> [YOUR TASK] Please write out the material below exactly as given.

> [AVAILABLE DATA]
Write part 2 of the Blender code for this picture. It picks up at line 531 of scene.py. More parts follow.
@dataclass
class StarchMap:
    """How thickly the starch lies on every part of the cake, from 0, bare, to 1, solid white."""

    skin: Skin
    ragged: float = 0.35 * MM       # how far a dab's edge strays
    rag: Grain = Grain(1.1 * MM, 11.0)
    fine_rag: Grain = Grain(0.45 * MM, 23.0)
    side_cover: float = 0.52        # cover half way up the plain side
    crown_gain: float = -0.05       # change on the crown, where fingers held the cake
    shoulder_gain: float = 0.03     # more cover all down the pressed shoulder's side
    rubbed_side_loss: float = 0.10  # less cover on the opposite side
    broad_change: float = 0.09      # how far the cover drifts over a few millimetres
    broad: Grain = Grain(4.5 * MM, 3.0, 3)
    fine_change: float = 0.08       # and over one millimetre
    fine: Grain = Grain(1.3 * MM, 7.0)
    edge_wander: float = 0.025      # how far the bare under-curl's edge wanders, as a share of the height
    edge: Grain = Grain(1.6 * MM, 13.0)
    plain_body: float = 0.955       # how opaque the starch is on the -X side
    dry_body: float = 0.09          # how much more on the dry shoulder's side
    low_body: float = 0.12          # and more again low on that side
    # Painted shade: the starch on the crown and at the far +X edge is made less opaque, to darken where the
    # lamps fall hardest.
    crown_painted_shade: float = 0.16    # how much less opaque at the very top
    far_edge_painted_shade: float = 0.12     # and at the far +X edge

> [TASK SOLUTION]
Write part 2 of the Blender code for this picture. It picks up at line 531 of scene.py. More parts follow.
@dataclass
class StarchMap:
    """How thickly the starch lies on every part of the cake, from 0, bare, to 1, solid white."""

    skin: Skin
    ragged: float = 0.35 * MM       # how far a dab's edge strays
    rag: Grain = Grain(1.1 * MM, 11.0)
    fine_rag: Grain = Grain(0.45 * MM, 23.0)
    side_cover: float = 0.52        # cover half way up the plain side
    crown_gain: float = -0.05       # change on the crown, where fingers held the cake
    shoulder_gain: float = 0.03     # more cover all down the pressed shoulder's side
    rubbed_side_loss: float = 0.10  # less cover on the opposite side
    broad_change: float = 0.09      # how far the cover drifts over a few millimetres
    broad: Grain = Grain(4.5 * MM, 3.0, 3)
    fine_change: float = 0.08       # and over one millimetre
    fine: Grain = Grain(1.3 * MM, 7.0)
    edge_wander: float = 0.025      # how far the bare under-curl's edge wanders, as a share of the height
    edge: Grain = Grain(1.6 * MM, 13.0)
    plain_body: float = 0.955       # how opaque the starch is on the -X side
    dry_body: float = 0.09          # how much more on the dry shoulder's side
    low_body: float = 0.12          # and more again low on that side
    # Painted shade: the starch on the crown and at the far +X edge is made less opaque, to darken where the
    # lamps fall hardest.
    crown_painted_shade: float = 0.16    # how much less opaque at the very top
    far_edge_painted_shade: float = 0.12     # and at the far +X edge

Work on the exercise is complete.